## Recorded data:
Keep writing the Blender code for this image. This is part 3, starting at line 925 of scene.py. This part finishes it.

...

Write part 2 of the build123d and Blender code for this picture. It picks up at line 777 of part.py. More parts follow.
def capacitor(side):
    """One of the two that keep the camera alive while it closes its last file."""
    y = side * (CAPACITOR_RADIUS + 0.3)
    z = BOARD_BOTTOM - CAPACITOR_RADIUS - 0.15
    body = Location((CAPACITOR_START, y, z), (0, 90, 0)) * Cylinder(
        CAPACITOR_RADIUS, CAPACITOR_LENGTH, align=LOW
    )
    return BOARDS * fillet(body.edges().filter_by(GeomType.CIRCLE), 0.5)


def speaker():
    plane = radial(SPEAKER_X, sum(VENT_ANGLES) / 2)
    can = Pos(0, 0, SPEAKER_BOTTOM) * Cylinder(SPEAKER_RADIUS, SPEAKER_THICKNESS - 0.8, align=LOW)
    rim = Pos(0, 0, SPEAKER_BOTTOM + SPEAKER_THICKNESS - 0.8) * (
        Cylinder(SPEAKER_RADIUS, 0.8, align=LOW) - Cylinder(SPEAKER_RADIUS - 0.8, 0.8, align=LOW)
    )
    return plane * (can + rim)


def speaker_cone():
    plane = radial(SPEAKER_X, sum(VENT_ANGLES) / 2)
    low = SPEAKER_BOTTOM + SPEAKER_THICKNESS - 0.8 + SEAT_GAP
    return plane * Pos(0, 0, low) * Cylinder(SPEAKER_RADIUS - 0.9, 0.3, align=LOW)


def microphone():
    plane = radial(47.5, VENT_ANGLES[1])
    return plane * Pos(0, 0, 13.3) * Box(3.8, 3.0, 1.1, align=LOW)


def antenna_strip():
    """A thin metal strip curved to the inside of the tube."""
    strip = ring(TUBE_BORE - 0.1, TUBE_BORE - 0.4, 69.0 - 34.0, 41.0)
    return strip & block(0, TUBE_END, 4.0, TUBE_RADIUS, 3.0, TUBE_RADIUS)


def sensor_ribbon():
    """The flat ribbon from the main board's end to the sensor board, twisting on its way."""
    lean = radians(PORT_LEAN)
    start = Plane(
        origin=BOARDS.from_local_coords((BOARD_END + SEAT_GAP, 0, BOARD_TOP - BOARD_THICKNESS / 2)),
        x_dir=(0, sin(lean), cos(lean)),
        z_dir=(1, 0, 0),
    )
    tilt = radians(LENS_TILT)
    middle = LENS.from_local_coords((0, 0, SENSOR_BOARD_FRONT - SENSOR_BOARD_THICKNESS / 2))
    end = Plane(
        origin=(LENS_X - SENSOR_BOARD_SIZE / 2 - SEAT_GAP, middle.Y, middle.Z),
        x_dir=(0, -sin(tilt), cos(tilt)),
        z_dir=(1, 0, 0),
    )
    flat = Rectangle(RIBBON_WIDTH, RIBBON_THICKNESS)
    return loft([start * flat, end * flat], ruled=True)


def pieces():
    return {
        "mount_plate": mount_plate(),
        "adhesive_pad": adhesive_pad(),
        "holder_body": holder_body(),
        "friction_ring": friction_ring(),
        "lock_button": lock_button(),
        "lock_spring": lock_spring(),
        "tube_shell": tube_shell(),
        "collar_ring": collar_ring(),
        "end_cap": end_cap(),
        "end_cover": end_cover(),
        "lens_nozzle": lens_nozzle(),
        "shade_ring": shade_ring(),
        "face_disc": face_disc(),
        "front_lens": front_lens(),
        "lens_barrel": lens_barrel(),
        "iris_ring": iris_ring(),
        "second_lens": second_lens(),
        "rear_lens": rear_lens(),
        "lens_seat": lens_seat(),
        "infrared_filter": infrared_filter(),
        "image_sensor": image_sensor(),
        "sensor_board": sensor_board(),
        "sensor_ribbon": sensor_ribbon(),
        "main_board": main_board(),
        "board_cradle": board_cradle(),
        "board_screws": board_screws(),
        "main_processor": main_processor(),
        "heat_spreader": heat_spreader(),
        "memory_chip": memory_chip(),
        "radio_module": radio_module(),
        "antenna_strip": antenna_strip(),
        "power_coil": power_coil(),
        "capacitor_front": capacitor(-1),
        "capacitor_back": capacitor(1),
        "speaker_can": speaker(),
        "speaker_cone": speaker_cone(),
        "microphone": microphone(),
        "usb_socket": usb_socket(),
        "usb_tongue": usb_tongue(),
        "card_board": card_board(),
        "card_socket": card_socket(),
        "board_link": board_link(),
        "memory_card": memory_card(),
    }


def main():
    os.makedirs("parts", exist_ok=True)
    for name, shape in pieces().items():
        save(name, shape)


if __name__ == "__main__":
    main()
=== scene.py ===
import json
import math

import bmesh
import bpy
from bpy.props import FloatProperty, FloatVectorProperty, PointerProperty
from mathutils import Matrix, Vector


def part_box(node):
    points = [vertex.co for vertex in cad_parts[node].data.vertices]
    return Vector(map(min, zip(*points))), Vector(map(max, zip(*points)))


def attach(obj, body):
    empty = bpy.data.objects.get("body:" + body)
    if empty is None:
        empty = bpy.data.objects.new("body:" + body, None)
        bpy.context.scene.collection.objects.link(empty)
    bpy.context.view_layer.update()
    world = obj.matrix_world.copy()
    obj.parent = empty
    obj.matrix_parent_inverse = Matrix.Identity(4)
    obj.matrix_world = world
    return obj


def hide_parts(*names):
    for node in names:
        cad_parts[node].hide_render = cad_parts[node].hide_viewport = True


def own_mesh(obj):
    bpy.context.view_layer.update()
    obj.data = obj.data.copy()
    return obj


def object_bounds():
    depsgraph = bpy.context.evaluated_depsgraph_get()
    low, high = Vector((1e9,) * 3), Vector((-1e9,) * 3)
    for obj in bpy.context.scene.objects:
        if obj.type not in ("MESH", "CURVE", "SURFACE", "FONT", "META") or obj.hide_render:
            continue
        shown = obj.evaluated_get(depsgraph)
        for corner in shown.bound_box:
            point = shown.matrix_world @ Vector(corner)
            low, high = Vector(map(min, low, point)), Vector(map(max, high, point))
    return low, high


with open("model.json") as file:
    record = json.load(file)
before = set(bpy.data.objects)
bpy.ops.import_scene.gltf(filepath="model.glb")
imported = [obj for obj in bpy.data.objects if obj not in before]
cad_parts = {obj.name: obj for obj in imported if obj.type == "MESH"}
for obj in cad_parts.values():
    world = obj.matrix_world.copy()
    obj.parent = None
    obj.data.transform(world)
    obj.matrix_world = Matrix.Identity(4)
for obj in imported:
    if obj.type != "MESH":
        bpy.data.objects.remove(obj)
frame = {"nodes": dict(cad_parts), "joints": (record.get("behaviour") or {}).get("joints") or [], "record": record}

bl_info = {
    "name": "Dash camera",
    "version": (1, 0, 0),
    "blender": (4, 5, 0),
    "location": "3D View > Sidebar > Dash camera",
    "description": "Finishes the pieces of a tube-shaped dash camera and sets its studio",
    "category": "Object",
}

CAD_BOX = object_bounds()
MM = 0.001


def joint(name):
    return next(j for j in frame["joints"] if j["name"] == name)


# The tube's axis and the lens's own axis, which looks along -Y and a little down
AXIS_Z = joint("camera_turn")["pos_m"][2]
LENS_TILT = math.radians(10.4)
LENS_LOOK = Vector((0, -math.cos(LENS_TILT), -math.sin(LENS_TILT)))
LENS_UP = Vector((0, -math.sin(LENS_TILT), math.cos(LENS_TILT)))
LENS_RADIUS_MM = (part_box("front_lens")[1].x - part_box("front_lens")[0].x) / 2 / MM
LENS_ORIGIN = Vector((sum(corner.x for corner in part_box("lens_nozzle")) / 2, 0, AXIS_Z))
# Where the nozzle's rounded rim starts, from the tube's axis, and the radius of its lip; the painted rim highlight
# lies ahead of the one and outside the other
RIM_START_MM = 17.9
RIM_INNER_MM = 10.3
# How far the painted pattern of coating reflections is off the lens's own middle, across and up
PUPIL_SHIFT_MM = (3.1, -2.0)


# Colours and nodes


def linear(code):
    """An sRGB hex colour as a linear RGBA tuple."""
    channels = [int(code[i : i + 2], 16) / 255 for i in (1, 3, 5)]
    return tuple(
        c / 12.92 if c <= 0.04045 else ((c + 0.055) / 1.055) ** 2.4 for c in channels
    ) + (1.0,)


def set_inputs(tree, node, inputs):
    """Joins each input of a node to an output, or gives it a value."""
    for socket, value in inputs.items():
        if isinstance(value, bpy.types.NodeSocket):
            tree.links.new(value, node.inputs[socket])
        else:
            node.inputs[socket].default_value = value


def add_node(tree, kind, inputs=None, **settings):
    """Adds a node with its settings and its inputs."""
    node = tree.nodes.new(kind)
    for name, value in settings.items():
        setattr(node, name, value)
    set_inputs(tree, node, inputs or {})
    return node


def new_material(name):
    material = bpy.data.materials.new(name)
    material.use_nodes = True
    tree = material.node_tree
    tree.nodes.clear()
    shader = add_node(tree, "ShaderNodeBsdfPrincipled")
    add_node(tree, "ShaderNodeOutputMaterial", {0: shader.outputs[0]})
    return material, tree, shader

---

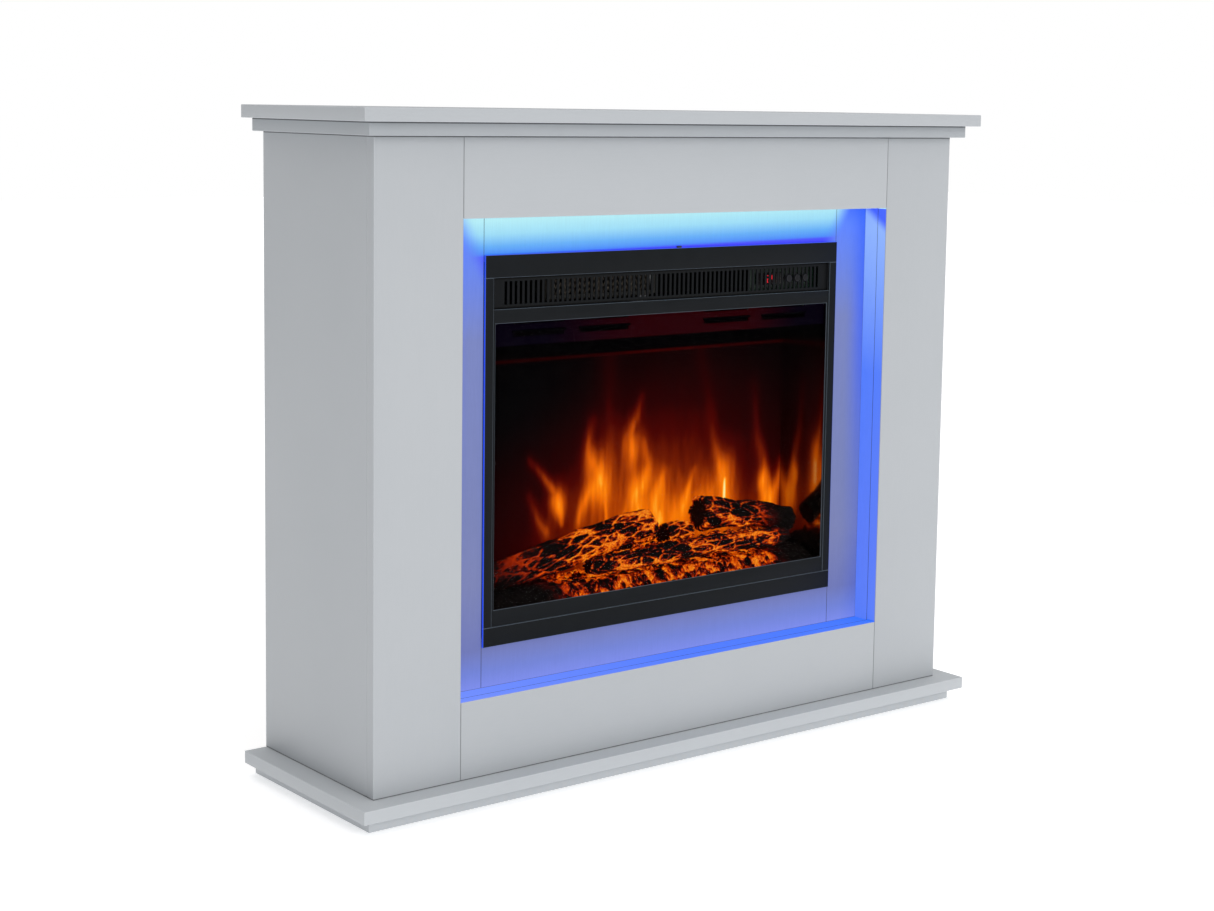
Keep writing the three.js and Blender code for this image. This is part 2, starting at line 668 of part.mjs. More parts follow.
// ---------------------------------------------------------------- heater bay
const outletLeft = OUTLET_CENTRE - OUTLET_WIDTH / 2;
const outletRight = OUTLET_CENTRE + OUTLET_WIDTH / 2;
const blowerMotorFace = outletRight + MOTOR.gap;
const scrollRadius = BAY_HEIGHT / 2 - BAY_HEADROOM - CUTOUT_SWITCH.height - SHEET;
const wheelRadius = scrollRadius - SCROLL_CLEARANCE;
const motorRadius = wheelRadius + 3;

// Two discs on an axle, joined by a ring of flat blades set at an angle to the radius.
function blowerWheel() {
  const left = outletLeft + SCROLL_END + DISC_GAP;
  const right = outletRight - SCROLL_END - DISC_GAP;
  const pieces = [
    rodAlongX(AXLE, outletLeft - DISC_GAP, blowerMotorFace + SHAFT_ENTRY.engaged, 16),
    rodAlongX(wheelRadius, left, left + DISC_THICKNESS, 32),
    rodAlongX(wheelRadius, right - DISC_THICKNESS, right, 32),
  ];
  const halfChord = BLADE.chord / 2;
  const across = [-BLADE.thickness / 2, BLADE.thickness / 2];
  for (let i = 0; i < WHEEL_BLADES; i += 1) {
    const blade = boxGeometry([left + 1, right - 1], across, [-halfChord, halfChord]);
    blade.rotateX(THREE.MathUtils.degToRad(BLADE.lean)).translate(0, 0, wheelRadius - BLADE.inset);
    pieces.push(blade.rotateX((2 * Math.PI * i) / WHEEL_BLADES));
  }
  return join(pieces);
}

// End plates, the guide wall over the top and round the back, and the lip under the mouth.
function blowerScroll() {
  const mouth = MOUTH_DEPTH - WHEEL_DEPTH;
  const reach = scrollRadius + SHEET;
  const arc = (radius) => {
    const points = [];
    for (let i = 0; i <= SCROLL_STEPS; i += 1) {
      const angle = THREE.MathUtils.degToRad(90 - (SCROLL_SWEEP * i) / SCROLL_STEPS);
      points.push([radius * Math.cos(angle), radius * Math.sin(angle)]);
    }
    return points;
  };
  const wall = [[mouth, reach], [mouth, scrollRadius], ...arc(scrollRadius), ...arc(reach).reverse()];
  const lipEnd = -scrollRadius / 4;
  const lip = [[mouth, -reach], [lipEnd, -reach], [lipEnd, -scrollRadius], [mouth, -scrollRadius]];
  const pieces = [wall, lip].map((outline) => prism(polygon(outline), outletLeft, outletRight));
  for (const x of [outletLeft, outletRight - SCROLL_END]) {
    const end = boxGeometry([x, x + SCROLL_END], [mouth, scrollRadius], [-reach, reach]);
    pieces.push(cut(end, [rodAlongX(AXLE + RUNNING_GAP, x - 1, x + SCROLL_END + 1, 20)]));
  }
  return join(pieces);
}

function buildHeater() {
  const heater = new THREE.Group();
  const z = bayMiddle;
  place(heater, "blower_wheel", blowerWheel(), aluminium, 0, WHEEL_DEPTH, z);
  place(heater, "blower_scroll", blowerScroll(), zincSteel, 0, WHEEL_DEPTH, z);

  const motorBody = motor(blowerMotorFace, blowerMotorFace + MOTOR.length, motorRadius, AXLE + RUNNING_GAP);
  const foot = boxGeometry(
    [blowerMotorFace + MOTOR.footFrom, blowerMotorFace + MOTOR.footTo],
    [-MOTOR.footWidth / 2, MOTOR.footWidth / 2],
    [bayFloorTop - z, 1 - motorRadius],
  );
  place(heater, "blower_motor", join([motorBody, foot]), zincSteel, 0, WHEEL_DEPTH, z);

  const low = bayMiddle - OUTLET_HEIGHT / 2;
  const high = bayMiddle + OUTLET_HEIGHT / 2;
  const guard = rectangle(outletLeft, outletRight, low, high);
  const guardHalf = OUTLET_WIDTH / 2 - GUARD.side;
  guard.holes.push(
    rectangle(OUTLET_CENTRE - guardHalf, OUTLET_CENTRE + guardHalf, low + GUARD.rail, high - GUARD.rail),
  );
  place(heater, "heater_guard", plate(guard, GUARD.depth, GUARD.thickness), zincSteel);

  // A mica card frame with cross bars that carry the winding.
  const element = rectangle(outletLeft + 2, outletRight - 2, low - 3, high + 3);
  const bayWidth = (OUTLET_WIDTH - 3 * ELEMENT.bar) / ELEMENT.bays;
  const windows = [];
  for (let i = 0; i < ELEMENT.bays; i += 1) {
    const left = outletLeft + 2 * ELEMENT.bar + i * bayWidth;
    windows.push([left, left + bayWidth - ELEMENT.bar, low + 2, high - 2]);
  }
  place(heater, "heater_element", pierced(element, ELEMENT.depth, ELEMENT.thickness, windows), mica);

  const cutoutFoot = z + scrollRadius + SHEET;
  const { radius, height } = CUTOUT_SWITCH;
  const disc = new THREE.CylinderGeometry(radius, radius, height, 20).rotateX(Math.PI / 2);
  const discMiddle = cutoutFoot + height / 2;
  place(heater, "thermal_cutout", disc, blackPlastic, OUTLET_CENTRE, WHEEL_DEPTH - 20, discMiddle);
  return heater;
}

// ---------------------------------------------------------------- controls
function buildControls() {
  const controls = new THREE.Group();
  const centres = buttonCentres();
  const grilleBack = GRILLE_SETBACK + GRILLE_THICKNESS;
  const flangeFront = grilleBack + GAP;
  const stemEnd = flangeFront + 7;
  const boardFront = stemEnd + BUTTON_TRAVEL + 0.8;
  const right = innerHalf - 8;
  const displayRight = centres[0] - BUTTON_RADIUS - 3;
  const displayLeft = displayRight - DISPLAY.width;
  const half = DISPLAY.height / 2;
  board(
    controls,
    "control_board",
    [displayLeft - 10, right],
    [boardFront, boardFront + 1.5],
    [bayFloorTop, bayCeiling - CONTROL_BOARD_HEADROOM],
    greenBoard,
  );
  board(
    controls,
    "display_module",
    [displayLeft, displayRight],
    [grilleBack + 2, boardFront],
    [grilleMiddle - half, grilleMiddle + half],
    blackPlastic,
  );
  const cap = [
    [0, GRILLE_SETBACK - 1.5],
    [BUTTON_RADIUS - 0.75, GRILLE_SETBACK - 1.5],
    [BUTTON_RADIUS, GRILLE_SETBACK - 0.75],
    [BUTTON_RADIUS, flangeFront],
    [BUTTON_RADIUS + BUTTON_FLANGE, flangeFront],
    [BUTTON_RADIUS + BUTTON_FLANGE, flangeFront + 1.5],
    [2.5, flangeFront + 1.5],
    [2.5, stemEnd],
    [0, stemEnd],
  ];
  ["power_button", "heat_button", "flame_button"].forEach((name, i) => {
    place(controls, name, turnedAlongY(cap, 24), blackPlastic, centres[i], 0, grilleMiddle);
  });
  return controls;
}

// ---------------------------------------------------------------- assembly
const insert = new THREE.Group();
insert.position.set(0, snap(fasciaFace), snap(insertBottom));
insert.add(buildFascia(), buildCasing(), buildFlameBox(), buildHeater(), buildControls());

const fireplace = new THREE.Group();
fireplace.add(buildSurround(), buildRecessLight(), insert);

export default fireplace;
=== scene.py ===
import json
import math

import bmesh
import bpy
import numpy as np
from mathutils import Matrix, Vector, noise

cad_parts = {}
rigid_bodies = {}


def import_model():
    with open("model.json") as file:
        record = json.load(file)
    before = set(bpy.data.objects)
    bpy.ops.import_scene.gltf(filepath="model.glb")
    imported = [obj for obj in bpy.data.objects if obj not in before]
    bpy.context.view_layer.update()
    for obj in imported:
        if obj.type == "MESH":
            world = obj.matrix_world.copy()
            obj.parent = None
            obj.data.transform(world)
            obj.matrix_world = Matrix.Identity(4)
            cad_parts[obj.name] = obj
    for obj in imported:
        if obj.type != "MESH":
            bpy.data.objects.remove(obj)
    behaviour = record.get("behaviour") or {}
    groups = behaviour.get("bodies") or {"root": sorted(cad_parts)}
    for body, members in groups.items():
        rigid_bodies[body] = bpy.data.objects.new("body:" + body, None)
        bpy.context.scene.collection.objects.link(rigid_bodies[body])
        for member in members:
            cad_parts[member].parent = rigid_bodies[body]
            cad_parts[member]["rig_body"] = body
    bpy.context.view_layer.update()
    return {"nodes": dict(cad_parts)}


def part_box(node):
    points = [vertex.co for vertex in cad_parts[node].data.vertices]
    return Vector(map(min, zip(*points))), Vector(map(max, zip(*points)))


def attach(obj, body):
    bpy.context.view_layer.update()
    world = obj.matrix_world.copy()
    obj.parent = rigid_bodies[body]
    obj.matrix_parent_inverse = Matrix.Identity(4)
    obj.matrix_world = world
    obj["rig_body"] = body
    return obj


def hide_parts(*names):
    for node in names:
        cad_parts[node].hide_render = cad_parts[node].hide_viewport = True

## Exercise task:
Exactly those lines that run from the line with "Keep writing the three.js" through the line with "const motorRadius = wheelRadius + 3;" are to be reproduced; both end lines belong to the range.

## Reply to the task:
Keep writing the three.js and Blender code for this image. This is part 2, starting at line 668 of part.mjs. More parts follow.
// ---------------------------------------------------------------- heater bay
const outletLeft = OUTLET_CENTRE - OUTLET_WIDTH / 2;
const outletRight = OUTLET_CENTRE + OUTLET_WIDTH / 2;
const blowerMotorFace = outletRight + MOTOR.gap;
const scrollRadius = BAY_HEIGHT / 2 - BAY_HEADROOM - CUTOUT_SWITCH.height - SHEET;
const wheelRadius = scrollRadius - SCROLL_CLEARANCE;
const motorRadius = wheelRadius + 3;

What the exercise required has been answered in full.